Когда Никола вернулся к своему возу, Башович не сдержался и опять задал ему тот же вопрос:
– Ну сколько же все-таки, Никола, ты потерял в тюрьме?
– Немного – меньше двенадцати килограммов.
– Действительно немного. Вот я и думаю: уж лучше в тюрьме сидеть, чем ездить на эту проклятую мельницу!
ОШИБКА АНГЕЛА
Черногорец мирно шагал по шоссе, проложенному среди скал. И вдруг он услышал чей-то голос:
– Прыгай в сторону!
Черногорец прыгнул, и вслед за тем на дорогу обрушился камнепад.
Оглядевшись и не увидев рядом своего спасителя, озадаченный черногорец продолжал свой путь. Но на особенно крутом изгибе шоссе он опять услышал тот же голос:
– Прижмись к скале!
Путник, не рассуждая, последовал совету. И в тот же момент с бешеной скоростью промчался автомобиль. Не раздайся своевременно предупреждение, гибель черногорца была бы неминуемой.
Придя в себя после пережитого потрясения, черногорец снова оглянулся и снова не увидел никого.
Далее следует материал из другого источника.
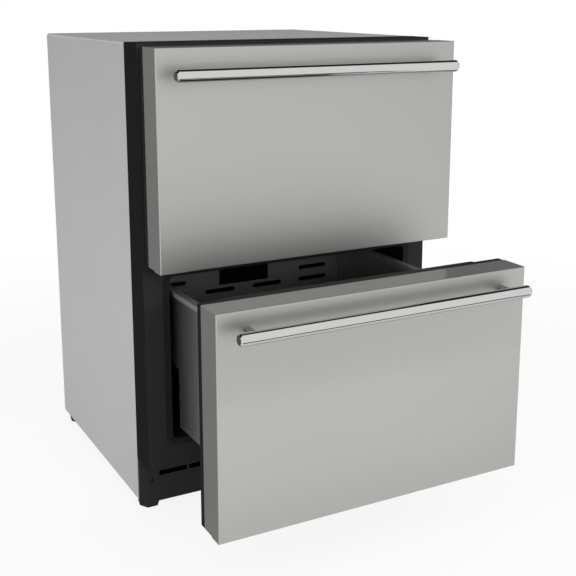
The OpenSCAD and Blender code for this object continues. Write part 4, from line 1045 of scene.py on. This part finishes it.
class FRIDGE_OT_lenses(bpy.types.Operator):
    """Make the two light bars, each a white tray with a ribbed lens"""

    bl_idname = "fridge.lenses"
    bl_label = "Make the light bars"

    def execute(self, context):
        name = "led_bars"
        low, high = corners_of(name)
        half, wide, deep, crown = high.x, 0.006, 0.007, 0.0016
        lip = wide * 0.86
        # section of a bar across its length: the tray's walls and the crowned lens between them
        arc = [(wide * 0.8 * math.cos(a), crown * (math.sin(a) - 1.0)) for a in map(math.radians, range(0, 181, 20))]
        section = [(wide, -deep), (wide, -0.0004), (lip, -0.0004), *arc, (-lip, -0.0004), (-wide, -0.0004),
                   (-wide, -deep)]
        ribs, rib_height = 60, 0.0005
        # one bar hangs under the ceiling, the other faces the rear behind the rail between the drawers
        bars = ((Vector((0, high.y - wide, high.z - deep)), Matrix.Rotation(math.pi, 4, "X")),
                (Vector((0, low.y + deep, low.z + wide)), Matrix.Rotation(-math.pi / 2, 4, "X")))
        shape = bmesh.new()
        for place, turn in bars:
            before = set(shape.verts)
            _, start = joined(shape, [(-half, y, z) for y, z in section])
            line = start
            for i in range(ribs):
                line = carried(shape, line, (2 * half / ribs, 0, 0))
                if 0 < i < ribs - 2:
                    lens = [v for v in verts_of(line) if abs(v.co.y) < wide * 0.79]
                    lift = -rib_height / 2 if i == 1 else (-1) ** i * rib_height
                    bmesh.ops.translate(shape, verts=lens, vec=(0, 0, lift))
            for end in (start, line):
                bmesh.ops.contextual_create(shape, geom=end)
            bmesh.ops.transform(shape, matrix=Matrix.Translation(place) @ turn,
                                verts=[v for v in shape.verts if v not in before])
        settle(shape, 30.0)
        finished("light_bars", shape, body_of[name], slot_of[name], name)
        return {"FINISHED"}


def lamp(name, place, target, watts, size):
    """A soft lamp that mirrors and the camera don't see."""
    light = bpy.data.lights.new(name, "AREA")
    light.energy = watts
    light.shape = "RECTANGLE"
    light.size, light.size_y = size
    bench = bpy.data.objects.new(name, light)
    bpy.context.scene.collection.objects.link(bench)
    bench.location = place
    bench.rotation_euler = (Vector(target) - Vector(place)).to_track_quat("-Z", "Y").to_euler()
    bench.visible_glossy = False
    bench.visible_camera = False


def card(name, line, step, strength):
    """A glowing sheet drawn from a line of points by one step, which only mirrors see."""
    shape = bmesh.new()
    _, edges = joined(shape, line, closed=False)
    carried(shape, edges, step)
    sheet = placed(name, shape)
    board = Board(name + "_felt")
    board.surface(board.node("ShaderNodeEmission", values={"Color": (1.0, 1.0, 1.0), "Strength": strength}))
    coat(sheet, board.material)
    sheet.visible_camera = False
    sheet.visible_diffuse = False
    sheet.visible_transmission = False
    sheet.visible_volume_scatter = False
    sheet.visible_shadow = False


def paint_world(strength):
    """An even light from all sides, and plain white where the camera or a mirror looks past the stage."""
    world = bpy.data.worlds.new("studio")
    bpy.context.scene.world = world
    world.use_nodes = True
    tree = world.node_tree
    tree.nodes.clear()
    path = tree.nodes.new("ShaderNodeLightPath")
    seen = path.outputs["Is Camera Ray"]
    for ray in ("Is Glossy Ray", "Is Transmission Ray"):
        both = tree.nodes.new("ShaderNodeMath")
        both.operation = "MAXIMUM"
        tree.links.new(seen, both.inputs[0])
        tree.links.new(path.outputs[ray], both.inputs[1])
        seen = both.outputs[0]
    mix = tree.nodes.new("ShaderNodeMixShader")
    tree.links.new(seen, mix.inputs[0])
    for socket, level in ((mix.inputs[1], strength), (mix.inputs[2], 1.0)):
        ground = tree.nodes.new("ShaderNodeBackground")
        ground.inputs["Color"].default_value = (1, 1, 1, 1)
        ground.inputs["Strength"].default_value = level
        tree.links.new(ground.outputs[0], socket)
    tree.links.new(mix.outputs[0], tree.nodes.new("ShaderNodeOutputWorld").inputs[0])


def lay_floor(size):
    """A white floor that holds the shadow next to the appliance and glows white farther away."""
    shape = bmesh.new()
    bmesh.ops.create_grid(shape, x_segments=1, y_segments=1, size=size / 2, matrix=Matrix.Translation((0, 0, -0.0004)))
    floor = placed("floor", shape)
    board = Board("floor_paper")
    board.set(Base_Color=(0.86, 0.86, 0.86), Roughness=0.9)
    glow = board.node("ShaderNodeEmission", values={"Color": (1.0, 1.0, 1.0), "Strength": 1.0})
    away = board.node("ShaderNodeVectorMath", {"operation": "LENGTH"}, {0: board.place()}, "Value")
    share = board.seen() * away.between(0.9, 2.2, 0.88, 1.0)
    paper = Signal(board, board.shader.outputs[0])
    board.surface(board.node("ShaderNodeMixShader", values={0: share, 1: paper, 2: glow}))
    coat(floor, board.material)


class FRIDGE_OT_stage(bpy.types.Operator):
    """Set up the floor, the lamps and the camera"""

    bl_idname = "fridge.stage"
    bl_label = "Set the stage"

    def execute(self, context):
        studio = context.scene.fridge_studio
        scene = context.scene
        scene.view_settings.view_transform = "Standard"
        paint_world(studio.sky)
        lay_floor(studio.floor_size)

        # what bare metal mirrors: a dark wall and floor behind it, a darker ceiling, a dark wall to the right, and in
        # front of the drawers a dark strip of floor, which a low white wall hides from the fronts but not from the bars
        left, wide = -studio.card_width / 2, studio.card_width
        edge, near, far, top, lift = studio.card_edge, studio.ceiling_edge, 2.6, 2.9, 0.0006
        card("rear_card", ((left, edge, lift), (left, far, lift), (left, far, top)), (wide, 0, 0), studio.card_tone)
        card("ceiling_card", ((left, far, top), (left, near, top)), (wide, 0, 0), studio.ceiling_tone)
        card("right_card", ((studio.right_card, -far, lift), (studio.right_card, -far, top)), (0, 2 * far, 0),
             studio.card_tone)
        side, front, back = -0.8, studio.strip_near, studio.strip_far
        card("front_strip", ((side, front, lift), (side, back, lift)), (-2 * side, 0, 0), studio.strip_tone)
        # the foot strip is a grey sheet that mirrors see in place of the floor's shadow by the open drawer: painted
        # shadow
        card("foot_strip", ((side, back, lift), (side, -0.54, lift)), (-2 * side, 0, 0), studio.foot_tone)
        card("front_wall", ((side, back, 0.0), (side, back, studio.wall_height)), (studio.wall_length, 0, 0), 1.0)

        lamp("key_lamp", (-1.6, -1.9, 3.2), (0, 0, 0.4), studio.key_power, (2.4, 2.4))
        lamp("fill_lamp", (2.4, -2.6, 1.8), (0, 0, 0.4), studio.fill_power, (2.4, 2.4))
        lamp("front_lamp", (0.1, -3.4, 1.35), (0, 0.15, 0.4), studio.front_power, (1.8, 0.5))
        lamp("side_lamp", (-1.45, 0.25, 0.08), (-0.3, 0.2, 0.1), studio.side_power, (2.0, 0.2))

        eye = bpy.data.cameras.new("camera")
        eye.lens = studio.lens
        eye.sensor_width = 36.0
        eye.shift_y = studio.rise
        eye.clip_end = 60.0
        view = bpy.data.objects.new("camera", eye)
        scene.collection.objects.link(view)
        view.location = studio.camera_place
        view.rotation_euler = (math.radians(90) - studio.camera_pitch, 0.0, -studio.camera_yaw)
        scene.camera = view
        return {"FINISHED"}


class FRIDGE_PT_steps(bpy.types.Panel):
    """Lists the steps in the sidebar"""

    bl_label = "Drawer refrigerator"
    bl_idname = "FRIDGE_PT_steps"
    bl_space_type = "VIEW_3D"
    bl_region_type = "UI"
    bl_category = "Refrigerator"

    def draw(self, context):
        for step in STEPS:
            self.layout.operator(step.bl_idname)


STEPS = (FRIDGE_OT_finishes, FRIDGE_OT_folds, FRIDGE_OT_bar_ends, FRIDGE_OT_gaskets, FRIDGE_OT_feet, FRIDGE_OT_screws,
         FRIDGE_OT_lenses, FRIDGE_OT_guard, FRIDGE_OT_fan_mouth, FRIDGE_OT_compressor_fittings, FRIDGE_OT_pipes,
         FRIDGE_OT_sleeve, FRIDGE_OT_control_box, FRIDGE_OT_stage)
CLASSES = (FridgeColours, FridgeSizes, FridgeStudio, *STEPS, FRIDGE_PT_steps)


def register():
    for cls in CLASSES:
        bpy.utils.register_class(cls)
    bpy.types.Scene.fridge_colours = PointerProperty(type=FridgeColours)
    bpy.types.Scene.fridge_sizes = PointerProperty(type=FridgeSizes)
    bpy.types.Scene.fridge_studio = PointerProperty(type=FridgeStudio)


def unregister():
    del bpy.types.Scene.fridge_studio
    del bpy.types.Scene.fridge_sizes
    del bpy.types.Scene.fridge_colours
    for cls in reversed(CLASSES):
        bpy.utils.unregister_class(cls)


def main():
    register()
    for step in STEPS:
        group, call = step.bl_idname.split(".")
        getattr(getattr(bpy.ops, group), call)()


if __name__ == "__main__":
    main()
– Скажи мне, кто ты, добрая душа? – спросил черногорец.
И услышал в ответ:
– Я твой ангел-хранитель.
Тут-то черногорец заметил на своем плече крохотного человечка.
– Дорогой ангел, – проговорил черногорец, – спустись с плеча, я хочу тебя получше рассмотреть.
И когда крохотный человечек приблизился к ладони черногорца, тот схватил его и воскликнул:
– А где же, негодник, ты был, когда я женился?
СТО И ОДИН
Это было в Цетине в годы фашистской оккупации. Одного старика черногорца суд присудил по совокупности «преступлений» против «режима» к сто одному году каторжных работ. Судья спросил у осужденного, доволен ли он тем, что избежал расстрела.
– Конечно, доволен, – ответил старик. – Но думаю, что особенно тяжелым будет год, который вы мне дали сверх ста.
– Почему? – удивился судья.
– Да потому, что год вы, наверное, еще продержитесь, и мне придется тянуть каторжную лямку. Ну, а потом вас прогонят, и остальные сто лет я уже проживу припеваючи.
Таковы черногорцы. Они никогда не падают духом, оставаясь верными врожденному чувству юмора. Озорная, а иногда грустная шутка, острый анекдот звучали в устах черногорцев во все времена героической истории их родины, помогая отбиваться от многочисленных врагов. Так было и в годы второй мировой войны.